Roger Ross Williams says the anti-gay law in Uganda,
is incredibly popular because the Ugandan public has been mislead to believe homosexuals and homosexuality are a threat to their life. But actually, homophobia is the real western import starting with the first missionary and sodomy laws.
He was asked, “Do you really think the average American evangelical is a party to state-sponsored homophobia in Uganda? He responded:
An American Christian does not want to condone violence or hatred, no matter if they believe something is sin or not. But we need to keep hate out of the collection plate, and challenge pastors: you might think you’re giving money to orphans, but make sure it’s not funding homophobia!
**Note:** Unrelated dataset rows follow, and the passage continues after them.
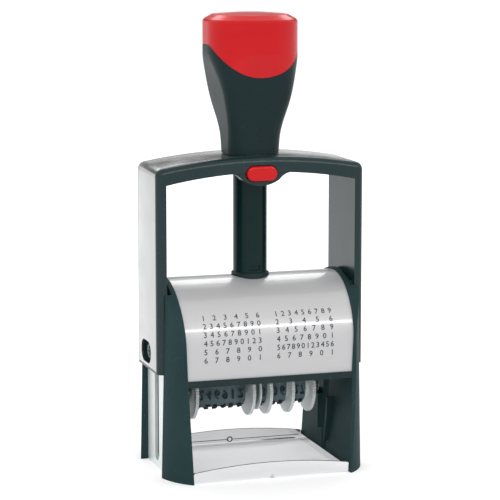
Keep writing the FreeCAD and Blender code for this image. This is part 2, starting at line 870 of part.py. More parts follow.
def return_spring():
    """The coil between the column's foot and the piston, as one unbroken wire."""
    low = value("bridge_z + bridge_thick + column_floor + spring_wire / 2")
    high = value(f"{piston_low} - spring_wire / 2")
    radius, wire, coils = value("spring_radius"), value("spring_wire"), value("spring_turns")
    steps = int(coils * 4)
    climb = (high - low) / (coils * math.tau)

    def spot(step):
        angle = step * math.pi / 2
        at = FreeCAD.Vector(radius * math.cos(angle), radius * math.sin(angle), low + climb * angle)
        way = FreeCAD.Vector(-radius * math.sin(angle), radius * math.cos(angle), climb).normalize()
        return at, way

    edges = []
    for step in range(steps):
        (start, start_way), (end, end_way) = spot(step), spot(step + 1)
        edges += biarc(start, end, start_way, end_way)
    path = Part.Wire(edges)
    start, way = spot(0)
    ring = Part.Wire([Part.Circle(start, way, wire / 2).toShape()])
    tube = path.makePipeShell([ring], True, False)
    print(f"spring: least gap to itself {climb * math.tau - wire:.2f}")
    return computed("return_spring", tube)


# The inner side of the bow's arms, and the piston's height over the spring's closed length.
arm_inside = "(bow_wide / 2 - bow_arm)"
spring_solid = "spring_turns * (spring_wire + spring_spare)"
piston_low = f"(bridge_z + bridge_thick + column_floor + press_travel + {spring_solid})"


def arch(top, radius, x):
    """Height of an arch at a place across it."""
    return f"({top} - {radius} + sqrt({radius}^2 - ({x})^2))"


def bow_outline(inset, low):
    """The bow's outer outline, drawn in by a length, from the arms' lower ends."""
    half = f"(bow_wide / 2 - {inset})"
    radius, corner = f"(bow_top_radius - {inset})", f"(bow_corner - {inset})"
    base = "(bow_top - bow_top_radius)"
    across = "(bow_wide / 2 - bow_corner)"
    rise = f"sqrt((bow_top_radius - bow_corner)^2 - {across}^2)"
    out = f"{radius} / (bow_top_radius - bow_corner)"
    meet = (f"{across} * {out}", f"{base} + {rise} * {out}")
    return [
        (half, low),
        (half, f"{base} + {rise}", corner, 1),
        (*meet, radius, 1),
        (f"-({meet[0]})", meet[1], corner, 1),
        (f"-{half}", f"{base} + {rise}"),
        (f"-{half}", low),
    ]


def recess(label):
    """The round-cornered recess round the axle's end, cut in from outside on both arms."""
    path = rounded_rectangle("axle_y", "axle_z", "(recess_wide / 2)", "(recess_high / 2)", "recess_round")
    right = prism(label + "_right", "YZ", ("bow_wide / 2 - recess_deep", "bow_wide / 2 + past"), path)
    return right, mirrored(label + "_left", right)


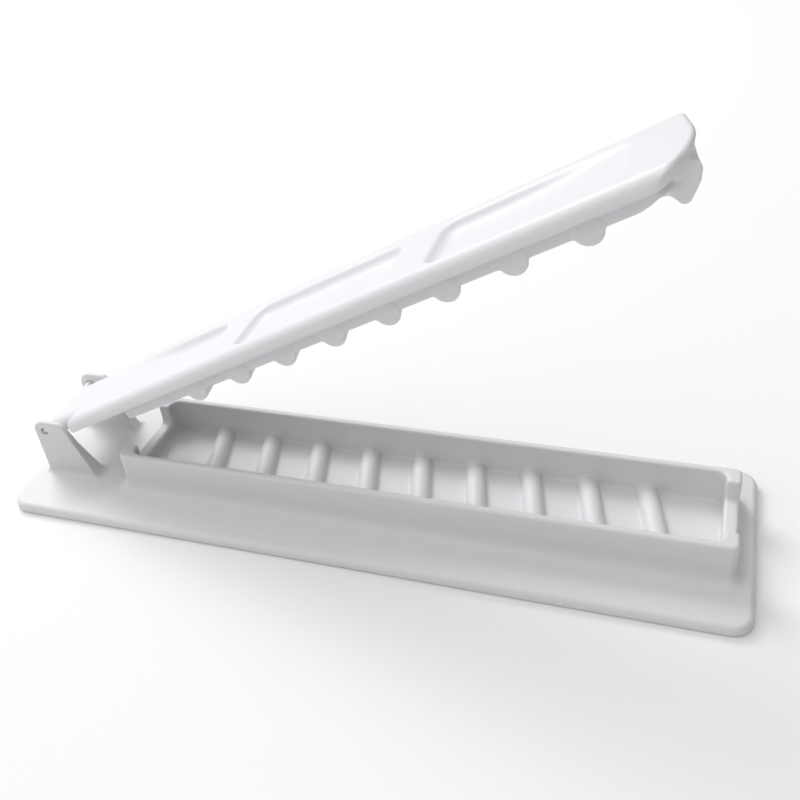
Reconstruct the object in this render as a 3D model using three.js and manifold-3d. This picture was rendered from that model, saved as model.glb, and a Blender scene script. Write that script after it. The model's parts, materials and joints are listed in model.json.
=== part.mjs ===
// Hinged strip press: a long ribbed tray on a base plate, and a toothed lid that snaps into two ears.
// Millimetres, +X along the tray towards its free end, +Y across it, +Z up.
// The origin is the bottom centre of the base plate. The lid stands open at rest.

import * as THREE from "three";
import { mergeVertices } from "three/addons/utils/BufferGeometryUtils.js";
import Module from "manifold-3d";

const wasm = await Module();
wasm.setup();

// ---------------------------------------------------------------- driving dimensions

const plateLength = 212;
const plateWidth = 59;
const plateThickness = 3;
const plateCorner = 5.5;

const trayStart = -73; // hinge end, outer face
const trayEnd = 100.8; // free end, outer face
const trayWidth = 30.4;
const trayWall = 2.2;
const trayEndWall = 3.8;
const trayCorner = 1.4;
const cavityCorner = 2.4;
const rimHeight = 12.2; // above the plate's top
const floorHeight = 1.5;
const notchWidth = 18.4; // lowered sill in both end walls
const notchSill = 6;

const ribCount = 9;
const ribFirst = -49.5;
const ribPitch = 16.2;
const ribRadius = 2.9;
const skew = THREE.MathUtils.degToRad(14.5);

const earOuter = 13.5; // outer face, from the middle plane
const earFootThickness = 5;
const earNeckThickness = 2.2; // just below the lid's tongue when it is closed
const earTopThickness = 1.5;
const earRadius = 3.5; // round corner about the pivot
const earTopLength = 6.6; // flat top, from the pivot's axis towards the tray
const earFootLength = 13.4; // foot of the front slope, from the pivot's axis
const earHoleRadius = 1.2;

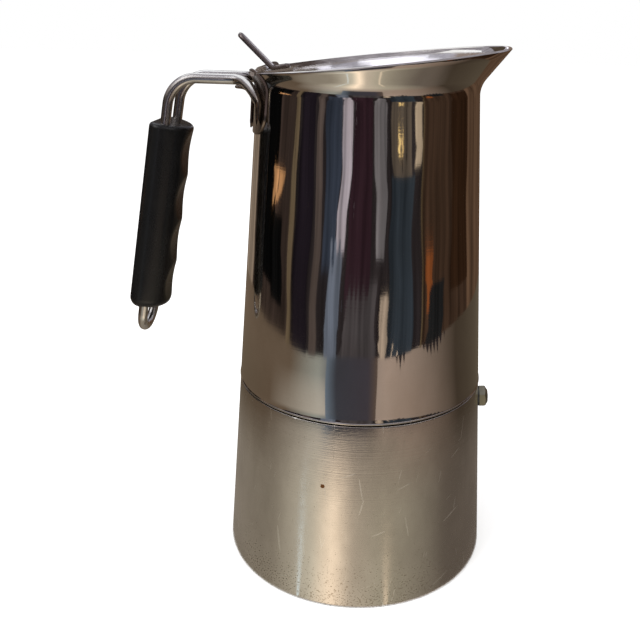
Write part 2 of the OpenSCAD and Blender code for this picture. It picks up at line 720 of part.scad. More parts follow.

Religion is the biggest business in Africa. It’s about exposing this to Americans so they can stop the flow of money to big, massive homophobic churches that throw hate rallies. This is the reality this is what it’s like over there.
I hope Williams is right about American Christians, that if they know what is really going on in Africa that they will “stop the flow of money” behind the homophobic hysteria and direct it toward more worthy efforts. But judging by the evangelicals I have known in my life, it will have to be the younger generation of Bible believers who put a stop to it.